Not enough people have any fucking idea how INCREDIBLY IMPORTANT AND INFLUENTIAL FACTSHEET FIVE WAS.

https://en.wikipedia.org/wiki/Factsheet_Five?wprov=sfla1

FS5 was Google for zines. Mike Gunderloy was a god. A benign god.

@jerod23 gets a well deserved mention above.

People who grew up knowing only the internet have no idea of the amazing diversity of thought and implementation people pulled off using paper and postal service. Social structures unthinkable electronically.

Slower, obviously. Somehow today, mid 2025, that sounds less frustrating than six months ago it might have.

I still have 6 or 8 feet of zines. Each quarter inch would take an hour or more to go through.

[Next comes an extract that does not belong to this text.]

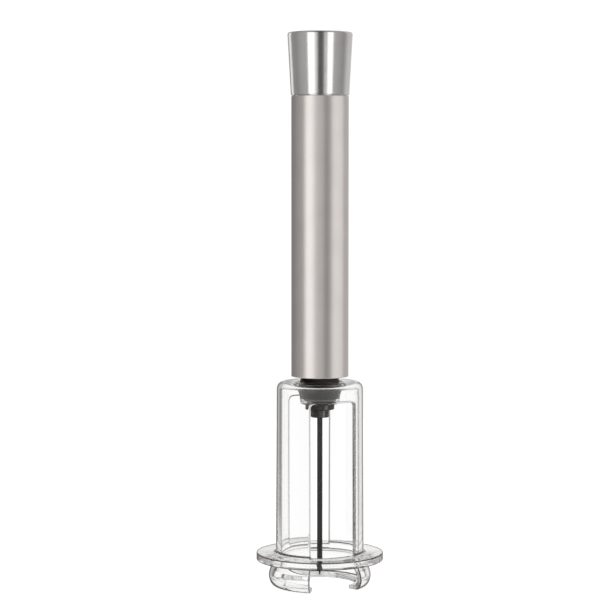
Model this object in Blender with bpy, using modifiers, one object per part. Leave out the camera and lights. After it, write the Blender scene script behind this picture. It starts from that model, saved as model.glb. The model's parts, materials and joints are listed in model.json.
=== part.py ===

Postal services have been around for what, 150, 250 years, depending on where you live? The subtlety of expression is kinda unthinkable today.

Oh well. Lol.

Factsheet Five - Wikipedia

@tomjennings @jerod23

That was THE Bible of zines.

If it wasn't on the shelves at the bookshops I worked/volunteered at between '89 & '95, Factsheet Five was close at hand to help get that oddball, obscure samizdat into one's hands.

N.B. The USPS was a lifeline for facilitating this too. Getting the word out to folks who lived out in the sticks was essential for helping many subcultures grow & thrive & survive.

#zines

@kevinbowen

Yeah. The US postal service may prove to have been the best service the US ever provided to its citizens. Its not an American idea but it was done very well. Internet kids don't get it I don't think. Deliver an ounce/28 grams of paper to any physical address within 8 billion sq km for the same pocket change.

The best art and communication medium ever.

@jerod23

@tomjennings @kevinbowen
Absolutely! For all its faults sending a couple of sheets of paper from Bangor Maine to Honolulu Hawaii for less than the cost of a daily newspaper (kids, ask your parents) and having it arrive in a matter of days was amazing.

Zine culture would never have flourished the way it did in the 20th century without the USPS.